[Task] Output every record below exactly as it appears.

--- start Given data ---

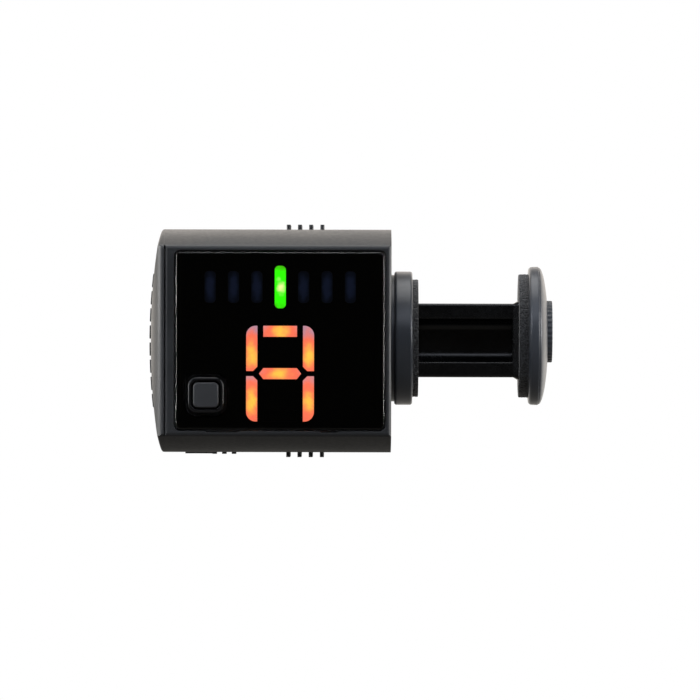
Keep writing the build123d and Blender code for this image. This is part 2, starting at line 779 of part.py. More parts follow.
controller_plane = facing(board_back, x=lens_x + controller_place[0], z=body_z + controller_place[1])
with BuildPart() as microcontroller:
    with BuildSketch(controller_plane):
        Rectangle(controller_size, controller_size)
    extrude(amount=-controller_height)
    chamfer(microcontroller.faces().sort_by(Axis.Y)[-1].edges(), controller_chamfer)
    with BuildSketch(controller_plane):
        with GridLocations(lead_pitch, controller_size + controller_lead[0], controller_leads, 2):
            Rectangle(controller_lead[0], controller_lead[1])
    extrude(amount=-controller_lead[2])
finish(microcontroller, "microcontroller")

preamp_plane = facing(board_back, x=lens_x + preamp_place[0], z=body_z + preamp_place[1])
with BuildPart() as preamp_chip:
    with BuildSketch(preamp_plane):
        Rectangle(preamp_size, preamp_size)
    extrude(amount=-preamp_height)
    with BuildSketch(preamp_plane):
        with GridLocations(lead_pitch, preamp_size + preamp_lead[0], preamp_leads, 2):
            Rectangle(preamp_lead[0], preamp_lead[1])
    extrude(amount=-preamp_lead[2])
finish(preamp_chip, "preamp_chip")

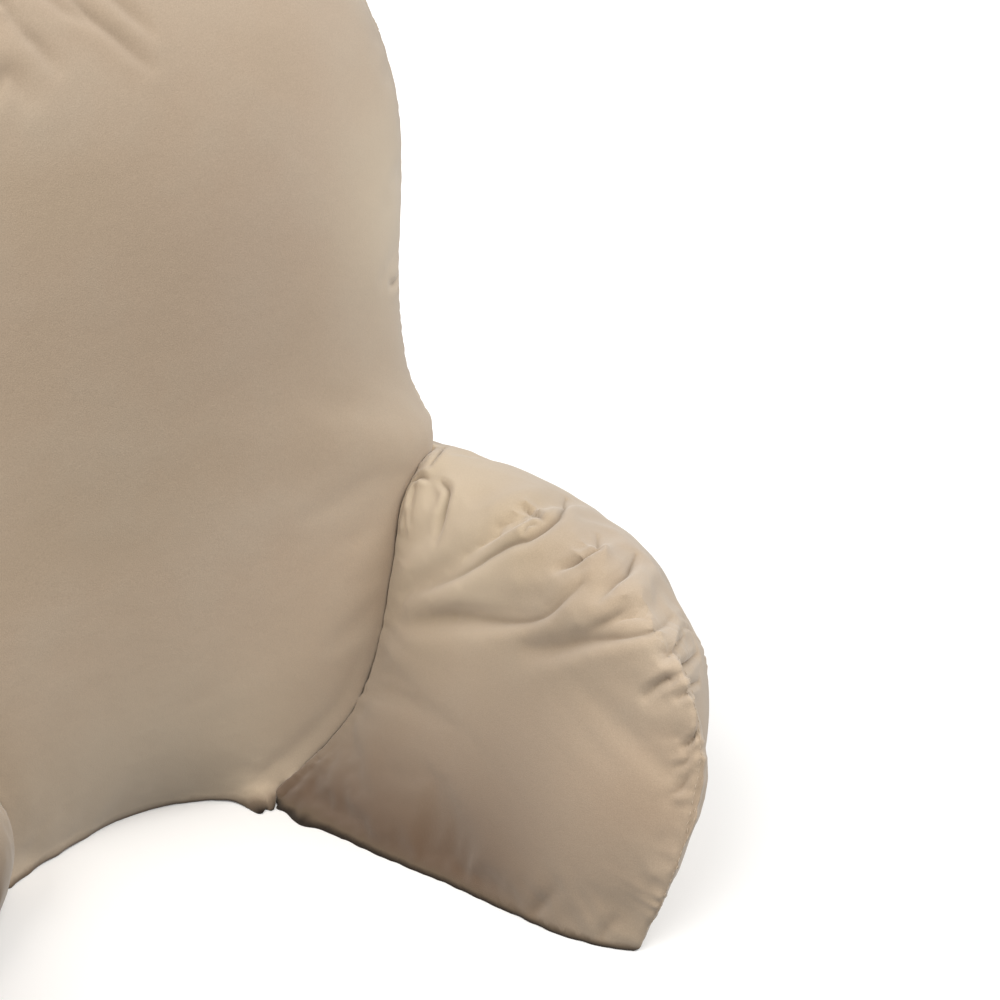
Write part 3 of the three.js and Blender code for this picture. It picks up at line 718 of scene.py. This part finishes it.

--- end Given data ---

[Final answer]
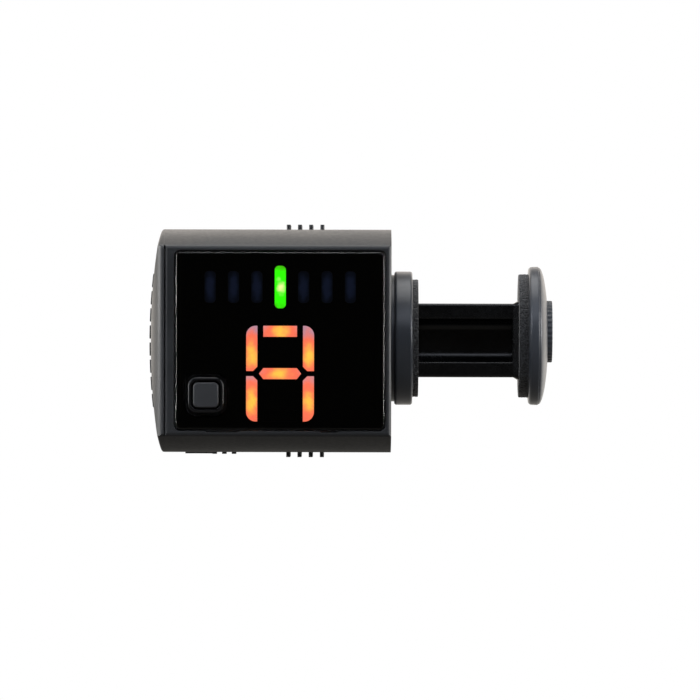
Keep writing the build123d and Blender code for this image. This is part 2, starting at line 779 of part.py. More parts follow.
controller_plane = facing(board_back, x=lens_x + controller_place[0], z=body_z + controller_place[1])
with BuildPart() as microcontroller:
    with BuildSketch(controller_plane):
        Rectangle(controller_size, controller_size)
    extrude(amount=-controller_height)
    chamfer(microcontroller.faces().sort_by(Axis.Y)[-1].edges(), controller_chamfer)
    with BuildSketch(controller_plane):
        with GridLocations(lead_pitch, controller_size + controller_lead[0], controller_leads, 2):
            Rectangle(controller_lead[0], controller_lead[1])
    extrude(amount=-controller_lead[2])
finish(microcontroller, "microcontroller")

preamp_plane = facing(board_back, x=lens_x + preamp_place[0], z=body_z + preamp_place[1])
with BuildPart() as preamp_chip:
    with BuildSketch(preamp_plane):
        Rectangle(preamp_size, preamp_size)
    extrude(amount=-preamp_height)
    with BuildSketch(preamp_plane):
        with GridLocations(lead_pitch, preamp_size + preamp_lead[0], preamp_leads, 2):
            Rectangle(preamp_lead[0], preamp_lead[1])
    extrude(amount=-preamp_lead[2])
finish(preamp_chip, "preamp_chip")

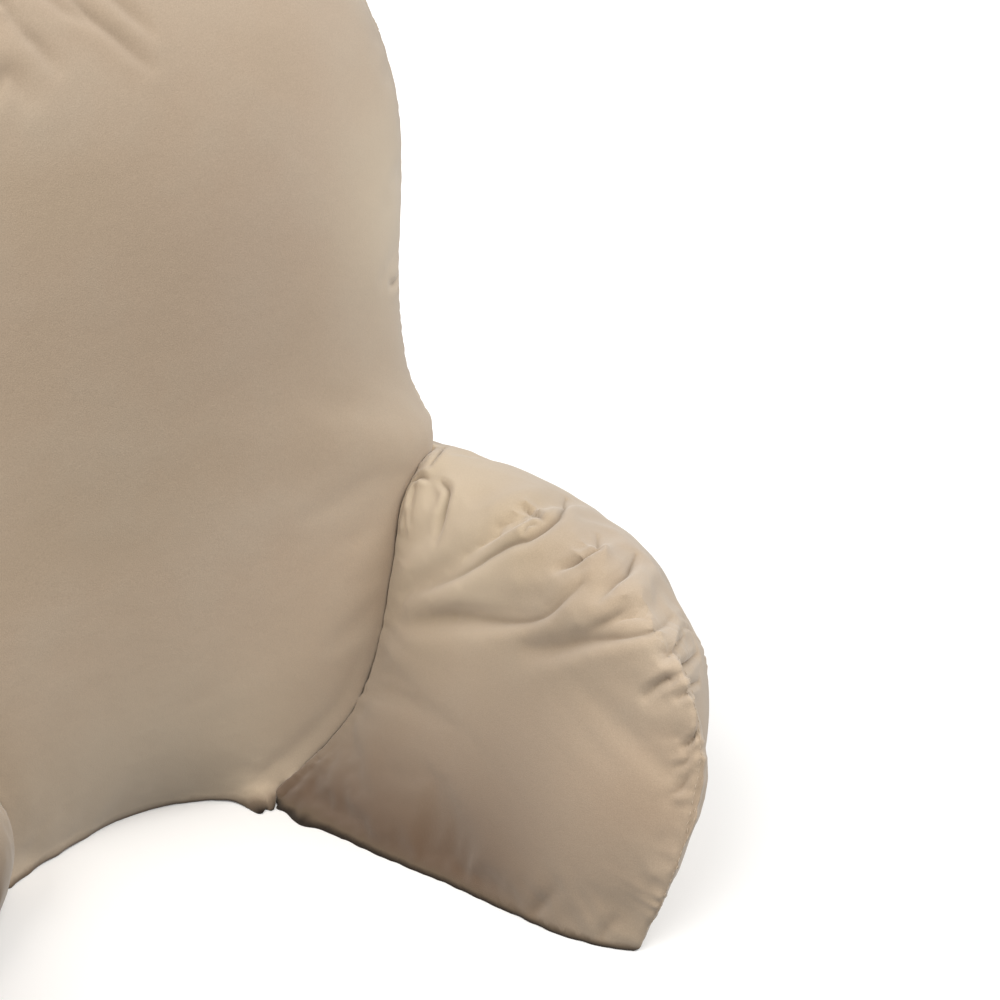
Write part 3 of the three.js and Blender code for this picture. It picks up at line 718 of scene.py. This part finishes it.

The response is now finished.